From 1930 to 1937 he worked off and on with Moholy-Nagy and through him, first in Berlin and then in London, met Walter Gropius and the science writer J. J. Crowther. In 1937, he was invited by Moholy to run the Color and Light Department at the New Bauhaus and later at the Institute of Design in Chicago.  He taught there until 1943. In 1944 he wrote his landmark book LANGUAGE OF VISION. This text was influential in articulating the Bauhaus principles as well as the Gestalt theories. He taught at the Massachusetts Institute of Technology from 1946 to 1974 and in 1967 he established the Center for Advanced Studies. During his career he also designed for the Container Corporation of America and Fortune magazine as well as Atlantic Monthly and Little, Brown.
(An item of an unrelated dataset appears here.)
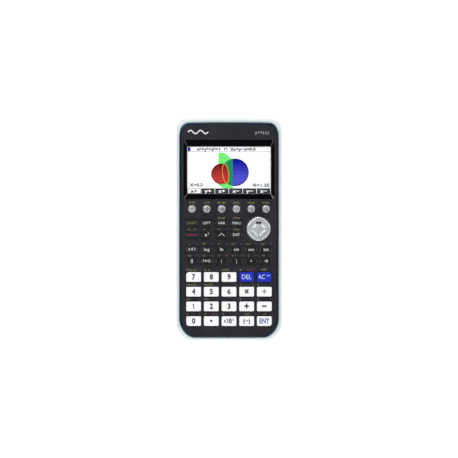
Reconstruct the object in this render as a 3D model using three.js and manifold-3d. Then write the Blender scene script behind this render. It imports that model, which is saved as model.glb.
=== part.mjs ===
// Graphing calculator lying on its back, in millimetres.
// +X is to the right of the keyboard, +Y towards the display end, +Z out of the keyboard.
// The origin is on the table, under the middle of the case.

import * as THREE from 'three';
import { mergeVertices } from 'three/addons/utils/BufferGeometryUtils.js';
import Module from 'manifold-3d';

const wasm = await Module();
wasm.setup();

// ---------------------------------------------------------------- driving dimensions

const CASE_WIDTH = 89;
const CASE_LENGTH = 188.5;
const SIDE_RIM = 2.5;
const TOP_RIM = 4.05;
const BOTTOM_RIM = 2.45;
const TOP_BOW = 0.5;
const TOP_CORNER = { a: 12, b: 16.8, power: 3.3 };
const BOTTOM_CORNER = { a: 14, b: 16.8, power: 2 };

// Gap kept between pieces that touch, and round pieces that move.
const SEAT_GAP = 0.3;
const KEY_CLEARANCE = 0.35;

// Thicknesses, from the table up.
const FOOT_HEIGHT = 0.5;
const FOOT_RADIUS = 3.5;
const FLOOR_THICKNESS = 2;
const BATTERY_COVER_THICKNESS = 1.2;
const CELL_DIAMETER = 10.3;
const CELL_LENGTH = 44.5;
const PANEL_THICKNESS = 1.6;
const WINDOW_THICKNESS = 0.8;
const FACE_THICKNESS = 1.8;
const NUMBER_KEY_RISE = 1.2;
const BLACK_KEY_RISE = 0.8;
const FUNCTION_KEY_RISE = 0.9;
const CURSOR_PAD_RISE = 1;

// Shells. The front cover's lip stands inside the rear cover's edge.
const WALL = 2;
const LIP = { thickness: 1, depth: 0.4 };
const FRONT_EDGE_HEIGHT = 3.5;
const FRONT_BEVEL = { inset: 1.8, height: 1.9 };
const LOWER_ROUND = { inset: 5, height: 7 };
const SHOULDER_HEIGHT = 4;
const SHOULDER_CLOSE = 0.92;

// Bevel from the side of the front cover up to its face: shares of the inset and of the drop.
const FRONT_BEVEL_PROFILE = [[0, 1], [0.25, 0.45], [0.6, 0.12], [1, 0]];

// Display.
const TOP_BAND = 15;
const RECESS_SIDE_MARGIN = 3.8;
const RECESS_LENGTH = 49.8;
const RECESS_SLOPE = { side: 2.6, top: 4.9, bottom: 3.9 };
const RECESS_LIP = 0.3;
const WINDOW_LEDGE = 1.2;
const PANEL_LEDGE = 2;

// Keyboard, across.
const BLACK_KEY_MARGIN = 5.75;
const BLACK_KEY_GAP = 2.5;
const NUMBER_KEY_MARGIN = 5.95;
const NUMBER_KEY_GAP = 2.4;

// Keyboard, down: each row's key length, and its share of the free space above it.
const BOTTOM_MARGIN = 10.1;
const FUNCTION_KEY_DIAMETER = 6.8;
const BLACK_KEY_LENGTH = 5.8;
const NUMBER_KEY_LENGTH = 8.1;
const ROW_SPACES = { function: 5, shift: 5.9, alpha: 4, angle: 6.5, bracket: 4, number: 6.45, between: 4.3 };

// Keys.
const KEY_TRAVEL = 1.2;
const KEY_FLANGE = 0.8;
const KEY_FLANGE_THICKNESS = 0.7;
const KEY_POCKET_DEPTH = 1.5;
const KEY_WALL = 1.3;
const KEY_BEVEL = { inset: 0.45, height: 0.3 };
const KEY_CORNER = 0.9;
const OUTER_KEY_CORNER = 2.3;
const ROUND_KEY_SIDES = 12;

// Cursor pad.
const PAD_MARGIN = 3.4;
const PAD_CLEARANCE = 0.6;
const PAD_FLANGE = 1;
const PAD_FLANGE_THICKNESS = 0.5;
const PAD_TILT = THREE.MathUtils.degToRad(3.2);
const PAD_OFFSET = 0.5;
const PIVOT_RADIUS = 2.5;
const PIVOT_THICKNESS = 0.45;

// Top of the cursor pad from its edge to its middle: share of the radius, depth below the ring.
const PAD_TOP_PROFILE = [[1, 0.7], [0.94, 0.15], [0.84, 0], [0.6, 0.35], [0, 0.1]];

// Keyboard mat and circuit board.
const MAT_THICKNESS = 0.7;
const DOME_RADIUS = 1.4;
const DOME_BASE_RADIUS = 1.82;
const BOARD_THICKNESS = 1;
const BOARD_GAP = 0.8;
const BOARD_STRIP_WIDTH = 10;

// Battery bay.
const CELL_COUNT = 4;
const CELL_SPACING = 0.6;
const CELL_NUB = { radius: 1.9, length: 0.8 };
const BAY_MARGIN = 0.8;
const CONTACT_SPACE = 2.5;
const BAY_WALL = 1.2;
const COVER_LEDGE = 2;
const COVER_CLEARANCE = 0.35;
const COVER_CORNER = 2;
const TONGUE = { width: 14, length: 4 };
const FINGER_NOTCH = { width: 18, length: 5, depth: 1.2 };

// Fastenings, sockets and reset hole.
const BOSS_RADIUS = 2.6;
const SCREW_HOLE_RADIUS = 1;
const SCREW_HEAD = { radius: 2.3, depth: 1.2 };
const BOSS_INSET = { side: 10.5, end: 24.25 };
const FOOT_INSET = { side: 14.5, end: 10.25 };
const RESET_HOLE = { radius: 0.9, beside: 7.6, below: 15.8 };
const USB_SHELL = { width: 7.7, length: 8, height: 3.9, wall: 0.4, x: 14 };
const USB_TONGUE = { width: 4.6, length: 5, height: 0.8 };
const SOCKET_CUT_CLEARANCE = 0.4;
const SOCKET_SETBACK = 2;
const JACK_HOLE = { radius: 1.9, x: -4 };

// ---------------------------------------------------------------- derived places

const face = {
  left: -CASE_WIDTH / 2 + SIDE_RIM,
  right: CASE_WIDTH / 2 - SIDE_RIM,
  bottom: -CASE_LENGTH / 2 + BOTTOM_RIM,
  top: CASE_LENGTH / 2 - TOP_RIM,
};
const faceWidth = face.right - face.left;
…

Design Quarterly began as Everyday Art Quarterly, published by the Walker Art Center in Minneapolis starting in 1946. The editorial focus aimed to bring modern design to the masses through thoughtful examination of household objects and their designers. Everyday Art Quarterly was a vocal proponent of the Good Design movement (as represented by MoMA and Chicago's Merchandise Mart) and spotlighted the best in industrial and handcrafted design. When the magazine became Design Quarterly in 1958, the editors assumed a more international flair in their selection of material to spotlight.